Mais les détracteurs du projet Cigéo font remarquer que la contamination est également à prendre en compte dans le cadre du fonctionnement normal du site, certains conteneurs de déchets MA-VL n’étant pas étanches aux éléments gazeux multiples que sont les tritium, carbone 14 ou krypton 85. La filtration envisagée et assurée selon des critères dits de ‘très haute efficacité’ (THE) ne les retiendraient pas plus qu’au niveau des réacteurs nucléaires où ces filtres sont déjà utilisés.

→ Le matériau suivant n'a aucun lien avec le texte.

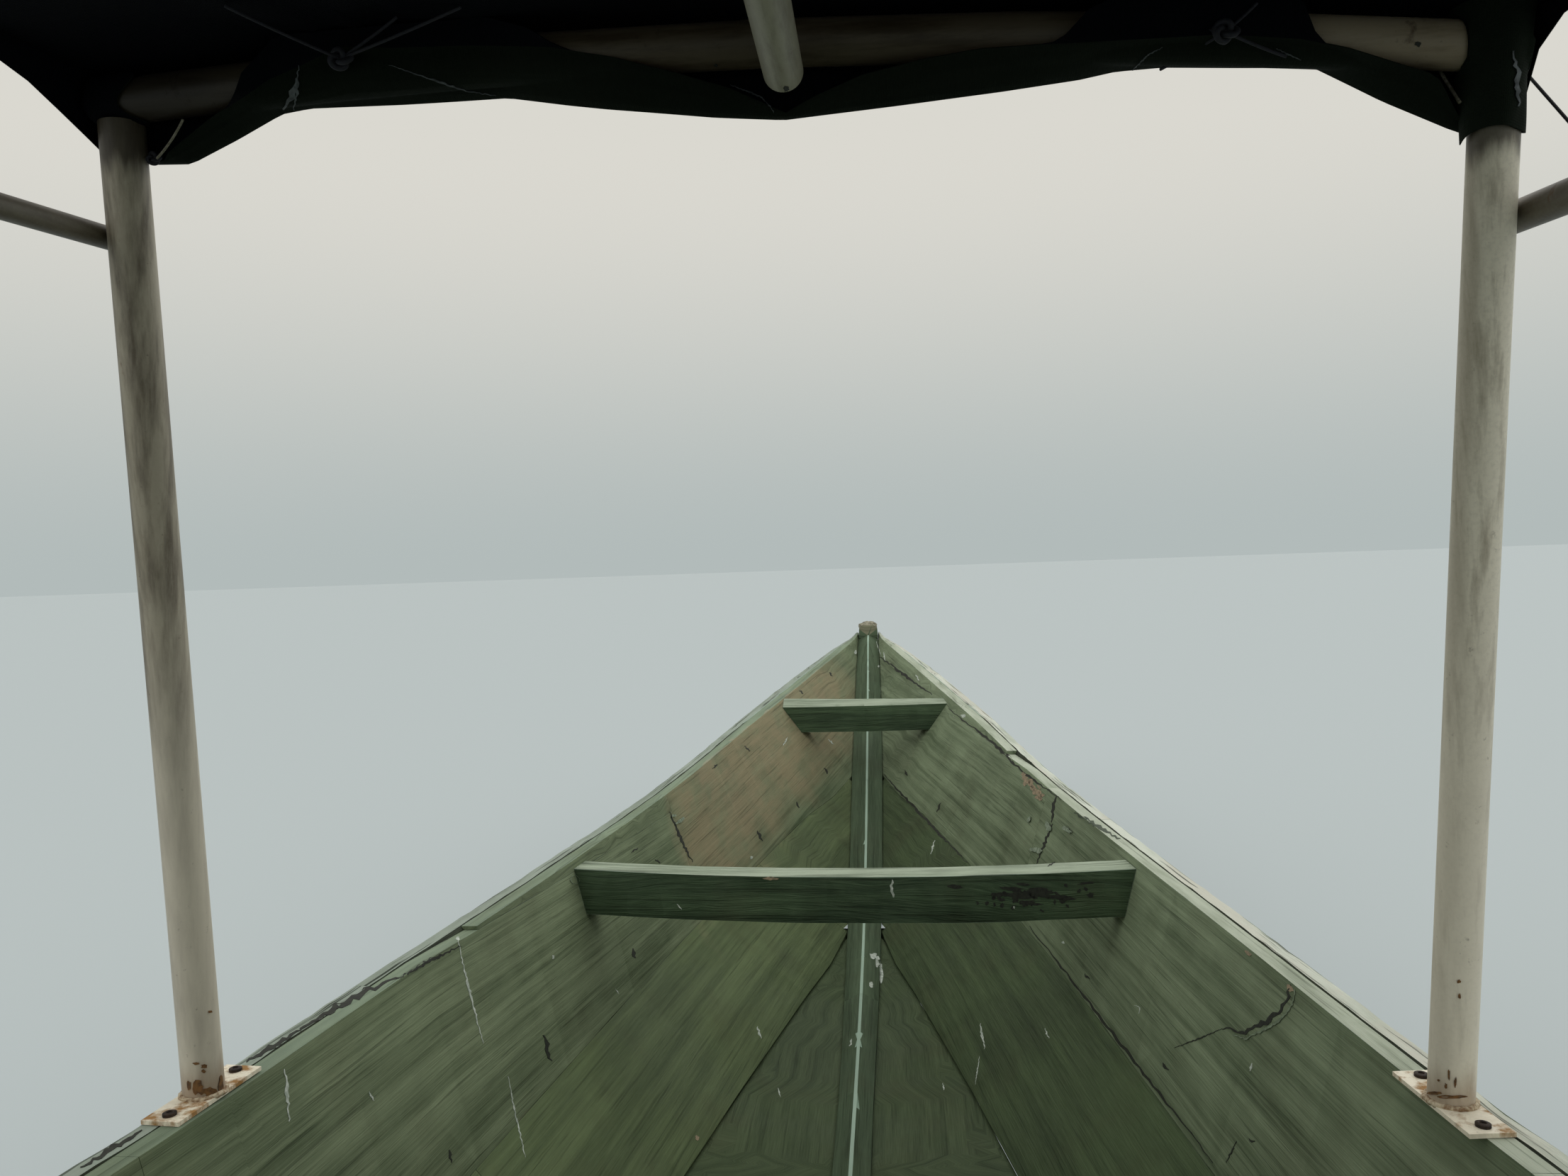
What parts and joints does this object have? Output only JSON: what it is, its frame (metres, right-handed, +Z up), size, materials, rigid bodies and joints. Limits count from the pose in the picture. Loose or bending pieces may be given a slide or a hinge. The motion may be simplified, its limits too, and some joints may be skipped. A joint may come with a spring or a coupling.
{
  "type": "open wooden lake boat with canopy",
  "caption": "Long open planked wooden boat with a raked stem, bare forward thwarts, benches aft and a tarpaulin canopy on steel pipe posts.",
  "frame": {"origin": "amidships on the centreline, in the plane of the water when the empty boat floats level", "axes": "+Y forward to the bow, +X to starboard, +Z up"},
  "size_m": [1.7488, 9.9103, 1.9328],
  "materials": {
    "hull_wood": "weathered dark green paint on sawn boards",
    "trim_wood": "worn dark green paint, pale on top",
    "floor_wood": "worn green paint, dirty",
    "canopy_steel": "cream paint with rust and dirt",
    "tarpaulin": "dark coated tarpaulin"
  },
  "bodies": {
    "boat": {"base_plates": "canopy_steel", "bench_risers": "trim_wood", "benches": "trim_wood", "bottom_board_aft_left": "hull_wood", "bottom_board_aft_right": "hull_wood", "bottom_board_fore_left": "hull_wood", "bottom_board_fore_right": "hull_wood", "cross_pipes": "canopy_steel", "floor_bearers": "floor_wood", "floorboards": "floor_wood", "front_post_left": "canopy_steel", "front_post_right": "canopy_steel", "keel": "hull_wood", "keelson": "hull_wood", "lower_strake_aft_left": "hull_wood", "lower_strake_aft_right": "hull_wood", "lower_strake_fore_left": "hull_wood", "lower_strake_fore_right": "hull_wood", "mid_posts": "canopy_steel", "mid_rails": "canopy_steel", "motor_pad": "hull_wood", "rear_posts": "canopy_steel", "ridge_pipe": "canopy_steel", "rubbing_rail_aft_left": "trim_wood", "rubbing_rail_aft_right": "trim_wood", "rubbing_rail_fore_left": "trim_wood", "rubbing_rail_fore_right": "trim_wood", "sheer_wedge_left": "hull_wood", "sheer_wedge_right": "hull_wood", "stem": "hull_wood", "tarpaulin": "tarpaulin", "thwart_first": "trim_wood", "thwart_second": "trim_wood", "transom": "hull_wood", "transom_knee": "hull_wood", "upper_strake_aft_left": "hull_wood", "upper_strake_aft_right": "hull_wood", "upper_strake_fore_left": "hull_wood", "upper_strake_fore_right": "hull_wood", "upper_strake_mid_left": "hull_wood", "upper_strake_mid_right": "hull_wood"}
  },
  "joints": []
}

Pour mémoire, dans le cadre du fonctionnement des centrales, des rejets sont en effet autorisés malgré les barrières supposées isoler l’environnement de la radioactivité générée. A tel point que ces incidences sur la qualité de l’air nécessitent selon l’Autorité environnementale de revoir l’évaluation des risques sanitaires et les modèles de dispersion. Actuellement, le projet prévoit une ventilation des installations nucléaires de surface canalisée par une cheminée de grande hauteur (de l’ordre d’une quarantaine de mètres) et une zone puits rejetant les circulations aériennes du stockage souterrain (dont les hauteurs de cheminées sont bien moindres d’ailleurs). La totalité des émissions attendues serait d’environ 4,5 GBq/an dans le premier cas et de 6 600 GBq/an dans le deuxième.
(source : ANDRA)
L’automatisation de nombreux process en une majorité de zones est justifiée dans le cadre de gestion de colis devant être transvasés dans des contenants différents, acheminés et stockés dans les galeries ou alvéoles. Mais cet automatisme possède son revers de médaille : en cas d’urgence, la vitesse de l’unique funiculaire limite le temps d’intervention, de rapatriement des colis. Aussi, par moins 500 mètres de profondeur, les accès seront rendus de plus en plus difficiles à mesure que le taux de remplissage augmentera. Tout incident obligera à déblayer un à un les colis les plus proches, par les mêmes voies contraires robotisées, avant que de pouvoir atteindre une éventuelle zone d’incident ou d’accident plus éloignée.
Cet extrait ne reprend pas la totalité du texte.